[start of Records for the task]

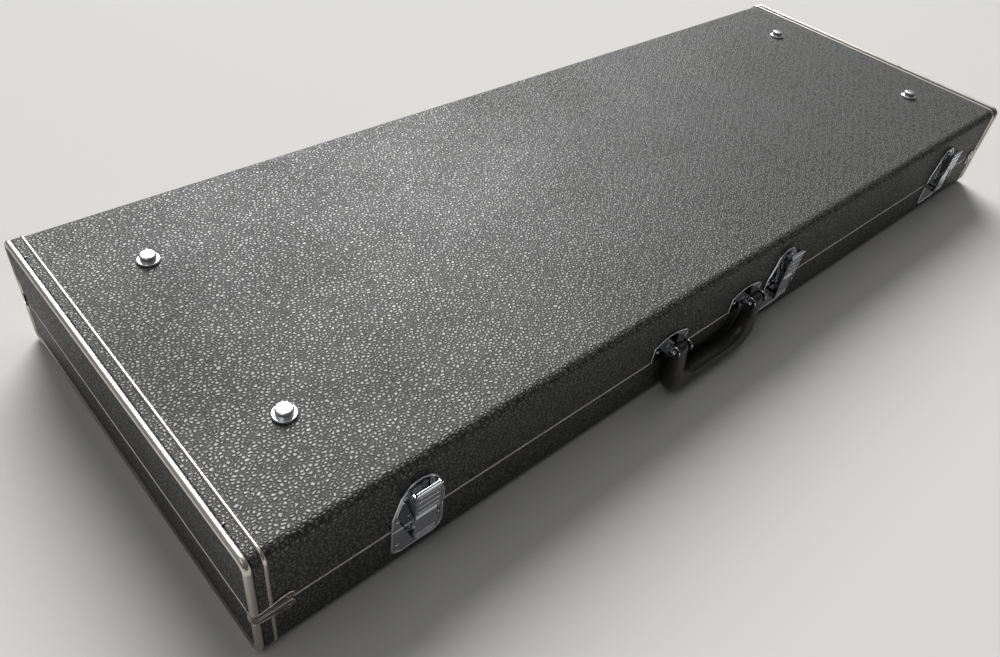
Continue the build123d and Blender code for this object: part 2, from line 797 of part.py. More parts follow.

[end of Records for the task]
[start of Records for the task]

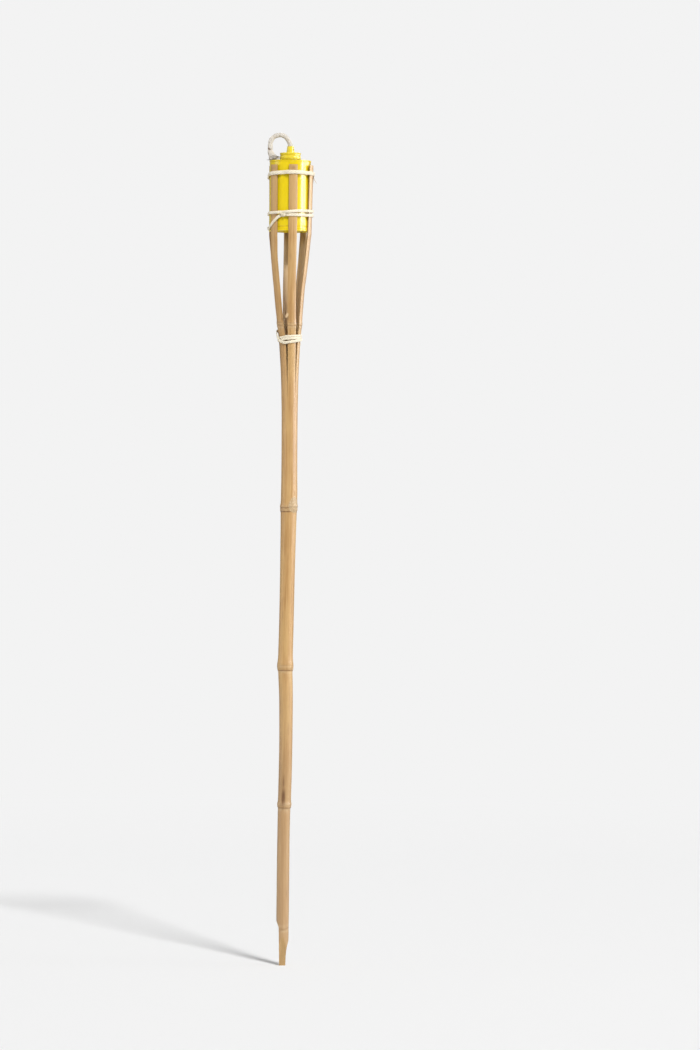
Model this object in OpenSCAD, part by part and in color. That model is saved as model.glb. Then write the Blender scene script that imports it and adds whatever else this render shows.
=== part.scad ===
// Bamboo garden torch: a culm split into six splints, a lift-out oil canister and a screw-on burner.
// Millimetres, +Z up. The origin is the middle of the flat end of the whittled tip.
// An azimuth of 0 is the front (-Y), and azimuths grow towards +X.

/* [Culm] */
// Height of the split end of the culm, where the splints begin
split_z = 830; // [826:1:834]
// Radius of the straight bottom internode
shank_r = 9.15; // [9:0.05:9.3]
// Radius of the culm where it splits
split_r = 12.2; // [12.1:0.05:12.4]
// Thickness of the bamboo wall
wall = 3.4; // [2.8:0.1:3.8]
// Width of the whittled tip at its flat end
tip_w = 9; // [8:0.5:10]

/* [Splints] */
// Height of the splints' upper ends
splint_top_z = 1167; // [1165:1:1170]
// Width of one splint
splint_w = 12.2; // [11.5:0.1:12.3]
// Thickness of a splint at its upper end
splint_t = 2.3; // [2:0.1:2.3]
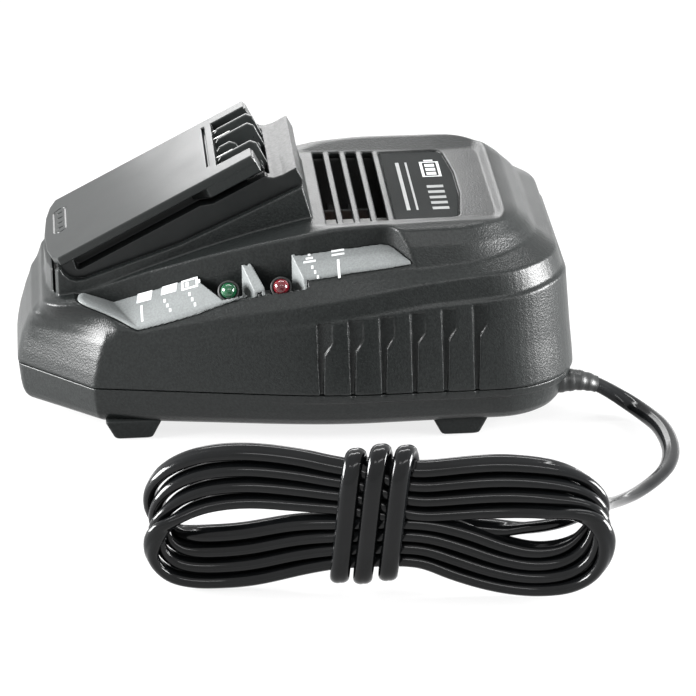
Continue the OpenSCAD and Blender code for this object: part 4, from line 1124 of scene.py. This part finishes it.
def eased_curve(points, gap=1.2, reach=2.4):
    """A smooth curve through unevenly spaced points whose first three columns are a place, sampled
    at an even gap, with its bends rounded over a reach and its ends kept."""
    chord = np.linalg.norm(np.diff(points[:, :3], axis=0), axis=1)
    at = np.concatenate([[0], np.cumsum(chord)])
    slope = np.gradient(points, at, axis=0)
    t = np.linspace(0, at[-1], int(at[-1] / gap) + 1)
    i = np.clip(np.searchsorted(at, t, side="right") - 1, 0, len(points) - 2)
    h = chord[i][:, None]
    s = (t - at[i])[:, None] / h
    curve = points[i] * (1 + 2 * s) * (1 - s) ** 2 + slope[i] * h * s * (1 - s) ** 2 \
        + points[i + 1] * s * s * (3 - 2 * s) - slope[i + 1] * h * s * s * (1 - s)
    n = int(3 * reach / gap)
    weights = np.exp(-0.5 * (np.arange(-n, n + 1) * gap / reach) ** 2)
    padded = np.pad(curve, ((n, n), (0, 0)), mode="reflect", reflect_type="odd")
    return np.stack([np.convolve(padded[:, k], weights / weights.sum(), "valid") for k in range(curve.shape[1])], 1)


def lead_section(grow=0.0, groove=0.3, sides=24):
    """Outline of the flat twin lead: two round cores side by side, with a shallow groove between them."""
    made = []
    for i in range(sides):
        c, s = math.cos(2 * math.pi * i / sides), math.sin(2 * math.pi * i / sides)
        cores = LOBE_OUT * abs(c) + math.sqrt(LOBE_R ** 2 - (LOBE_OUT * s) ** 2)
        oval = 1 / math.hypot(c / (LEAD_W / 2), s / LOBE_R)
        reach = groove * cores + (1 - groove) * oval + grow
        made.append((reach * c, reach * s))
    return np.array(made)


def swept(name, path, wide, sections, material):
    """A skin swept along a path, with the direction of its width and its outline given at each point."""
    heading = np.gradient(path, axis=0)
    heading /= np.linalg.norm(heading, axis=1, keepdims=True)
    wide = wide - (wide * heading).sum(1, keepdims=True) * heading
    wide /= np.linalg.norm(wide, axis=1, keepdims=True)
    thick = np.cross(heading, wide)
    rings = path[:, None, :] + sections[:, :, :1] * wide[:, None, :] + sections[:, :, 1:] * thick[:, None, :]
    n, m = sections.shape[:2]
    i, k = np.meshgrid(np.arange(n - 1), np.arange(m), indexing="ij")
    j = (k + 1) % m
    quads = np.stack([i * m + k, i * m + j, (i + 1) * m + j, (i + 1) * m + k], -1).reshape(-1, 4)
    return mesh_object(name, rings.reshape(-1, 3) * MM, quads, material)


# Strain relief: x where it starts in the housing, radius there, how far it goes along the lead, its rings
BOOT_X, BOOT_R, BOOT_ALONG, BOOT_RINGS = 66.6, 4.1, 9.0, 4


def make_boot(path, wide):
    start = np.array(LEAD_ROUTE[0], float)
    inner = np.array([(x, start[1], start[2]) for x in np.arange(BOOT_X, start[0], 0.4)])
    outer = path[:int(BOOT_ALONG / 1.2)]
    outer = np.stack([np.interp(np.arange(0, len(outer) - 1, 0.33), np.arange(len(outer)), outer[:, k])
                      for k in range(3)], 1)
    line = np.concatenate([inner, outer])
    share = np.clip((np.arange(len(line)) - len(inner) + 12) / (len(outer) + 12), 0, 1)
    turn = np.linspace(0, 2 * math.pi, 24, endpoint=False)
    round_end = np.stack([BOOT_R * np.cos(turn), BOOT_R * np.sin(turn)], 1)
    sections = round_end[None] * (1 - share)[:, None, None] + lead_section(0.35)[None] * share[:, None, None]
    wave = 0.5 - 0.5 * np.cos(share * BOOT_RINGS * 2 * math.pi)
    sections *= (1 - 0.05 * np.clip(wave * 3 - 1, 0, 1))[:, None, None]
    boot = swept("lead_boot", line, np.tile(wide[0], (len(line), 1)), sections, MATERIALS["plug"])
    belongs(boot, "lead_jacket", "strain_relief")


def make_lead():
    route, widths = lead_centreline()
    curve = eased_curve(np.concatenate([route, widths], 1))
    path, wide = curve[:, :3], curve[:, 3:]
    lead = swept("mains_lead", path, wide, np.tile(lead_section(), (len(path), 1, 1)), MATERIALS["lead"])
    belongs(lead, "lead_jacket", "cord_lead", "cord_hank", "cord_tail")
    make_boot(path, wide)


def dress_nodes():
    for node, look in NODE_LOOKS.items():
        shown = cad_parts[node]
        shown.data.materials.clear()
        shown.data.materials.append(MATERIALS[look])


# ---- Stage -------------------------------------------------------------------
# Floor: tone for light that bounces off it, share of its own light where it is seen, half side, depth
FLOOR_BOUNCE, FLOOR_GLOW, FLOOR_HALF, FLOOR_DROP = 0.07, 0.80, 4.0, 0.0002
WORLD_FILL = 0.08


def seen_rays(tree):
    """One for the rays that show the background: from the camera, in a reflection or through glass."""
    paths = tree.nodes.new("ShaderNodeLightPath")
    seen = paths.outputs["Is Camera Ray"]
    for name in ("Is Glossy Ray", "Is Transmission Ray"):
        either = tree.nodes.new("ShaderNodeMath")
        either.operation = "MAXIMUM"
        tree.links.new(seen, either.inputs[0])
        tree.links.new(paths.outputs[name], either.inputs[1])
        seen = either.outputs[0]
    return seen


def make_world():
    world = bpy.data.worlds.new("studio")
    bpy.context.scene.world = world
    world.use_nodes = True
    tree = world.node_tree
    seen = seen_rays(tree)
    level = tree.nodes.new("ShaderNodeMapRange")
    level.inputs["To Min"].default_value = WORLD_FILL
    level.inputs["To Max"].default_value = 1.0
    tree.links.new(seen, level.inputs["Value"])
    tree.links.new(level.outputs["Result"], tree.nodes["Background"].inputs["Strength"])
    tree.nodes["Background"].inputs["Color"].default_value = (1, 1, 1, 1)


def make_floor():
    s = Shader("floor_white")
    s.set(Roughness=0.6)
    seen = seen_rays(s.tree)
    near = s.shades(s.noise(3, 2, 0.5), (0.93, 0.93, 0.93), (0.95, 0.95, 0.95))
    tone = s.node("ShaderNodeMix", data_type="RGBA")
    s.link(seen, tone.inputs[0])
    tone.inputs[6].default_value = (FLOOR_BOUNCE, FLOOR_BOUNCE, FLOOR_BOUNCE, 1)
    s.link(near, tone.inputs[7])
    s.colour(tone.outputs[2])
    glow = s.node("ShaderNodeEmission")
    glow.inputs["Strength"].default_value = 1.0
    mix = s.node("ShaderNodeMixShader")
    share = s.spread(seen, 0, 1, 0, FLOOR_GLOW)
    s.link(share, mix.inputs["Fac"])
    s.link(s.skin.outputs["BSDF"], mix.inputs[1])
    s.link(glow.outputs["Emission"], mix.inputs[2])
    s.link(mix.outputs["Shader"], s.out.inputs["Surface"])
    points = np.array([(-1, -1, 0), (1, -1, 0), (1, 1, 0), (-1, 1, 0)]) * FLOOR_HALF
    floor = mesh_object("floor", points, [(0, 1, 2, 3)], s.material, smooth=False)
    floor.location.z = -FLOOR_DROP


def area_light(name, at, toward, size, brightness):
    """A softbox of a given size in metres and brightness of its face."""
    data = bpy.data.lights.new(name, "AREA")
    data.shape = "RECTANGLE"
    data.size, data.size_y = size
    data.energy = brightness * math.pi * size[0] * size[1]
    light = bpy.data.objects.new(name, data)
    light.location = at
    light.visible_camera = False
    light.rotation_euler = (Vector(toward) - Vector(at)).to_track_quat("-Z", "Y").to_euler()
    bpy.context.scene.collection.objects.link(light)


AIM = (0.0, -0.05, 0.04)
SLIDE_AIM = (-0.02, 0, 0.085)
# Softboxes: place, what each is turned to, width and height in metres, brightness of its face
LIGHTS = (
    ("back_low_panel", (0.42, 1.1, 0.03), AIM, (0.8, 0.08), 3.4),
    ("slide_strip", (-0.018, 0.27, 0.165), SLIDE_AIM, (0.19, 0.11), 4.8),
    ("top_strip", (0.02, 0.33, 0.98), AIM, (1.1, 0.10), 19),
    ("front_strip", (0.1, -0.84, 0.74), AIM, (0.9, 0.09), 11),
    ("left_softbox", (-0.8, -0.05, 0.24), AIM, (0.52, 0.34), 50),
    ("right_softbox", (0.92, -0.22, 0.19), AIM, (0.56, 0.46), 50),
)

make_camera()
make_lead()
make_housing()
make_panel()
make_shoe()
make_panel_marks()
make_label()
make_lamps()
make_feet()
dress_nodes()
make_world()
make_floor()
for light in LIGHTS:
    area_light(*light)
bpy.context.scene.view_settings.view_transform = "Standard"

[end of Records for the task]
[start of Records for the task]

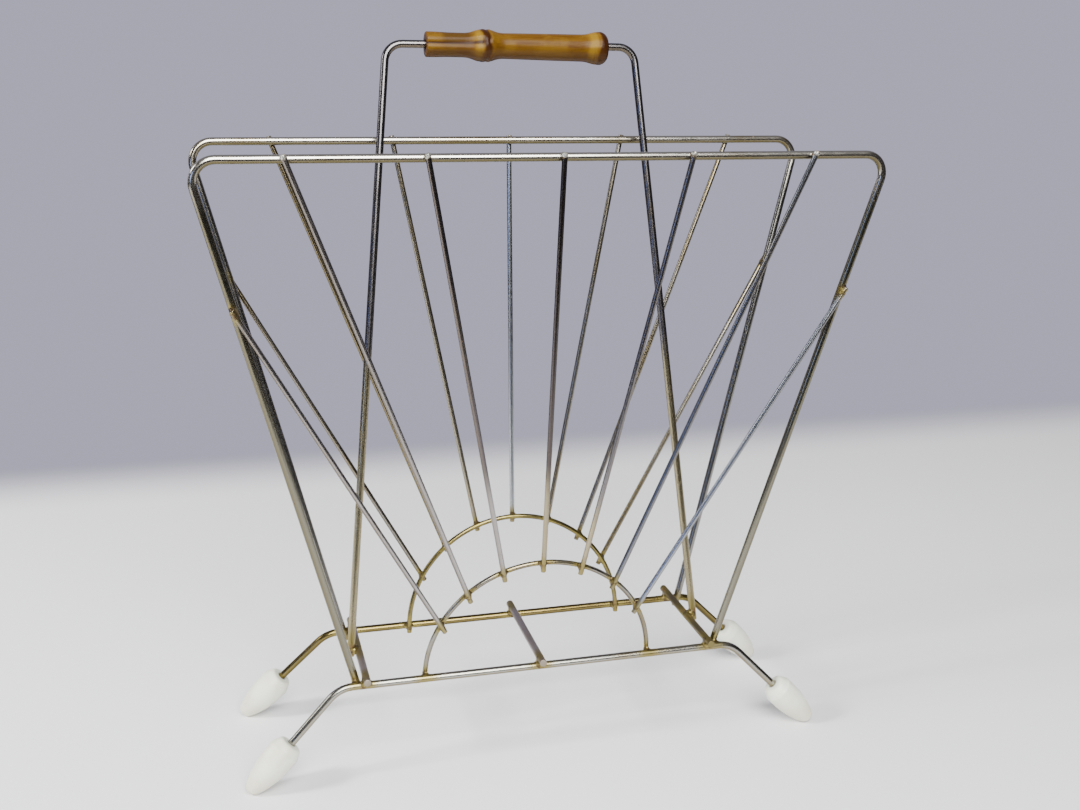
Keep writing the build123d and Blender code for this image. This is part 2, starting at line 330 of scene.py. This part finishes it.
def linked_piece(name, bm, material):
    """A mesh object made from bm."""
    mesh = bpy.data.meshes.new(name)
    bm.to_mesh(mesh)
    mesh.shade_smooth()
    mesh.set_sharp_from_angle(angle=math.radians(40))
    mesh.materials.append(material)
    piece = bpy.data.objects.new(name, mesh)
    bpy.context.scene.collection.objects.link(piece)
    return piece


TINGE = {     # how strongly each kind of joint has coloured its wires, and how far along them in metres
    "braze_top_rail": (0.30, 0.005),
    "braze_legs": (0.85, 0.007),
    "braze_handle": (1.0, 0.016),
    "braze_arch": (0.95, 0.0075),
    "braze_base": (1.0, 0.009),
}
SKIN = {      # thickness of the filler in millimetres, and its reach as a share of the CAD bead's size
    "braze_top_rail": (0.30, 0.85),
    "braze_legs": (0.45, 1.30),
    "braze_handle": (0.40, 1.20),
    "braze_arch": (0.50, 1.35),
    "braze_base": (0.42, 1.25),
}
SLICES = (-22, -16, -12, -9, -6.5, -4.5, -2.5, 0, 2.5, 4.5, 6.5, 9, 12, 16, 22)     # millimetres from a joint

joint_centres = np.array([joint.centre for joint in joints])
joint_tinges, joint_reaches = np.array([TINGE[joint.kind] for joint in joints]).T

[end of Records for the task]

Your instructions: Extract, from the material above, each line holding the word "that".

Final result:
Model this object in OpenSCAD, part by part and in color. That model is saved as model.glb. Then write the Blender scene script that imports it and adds whatever else this render shows.
# Floor: tone for light that bounces off it, share of its own light where it is seen, half side, depth
    """One for the rays that show the background: from the camera, in a reflection or through glass."""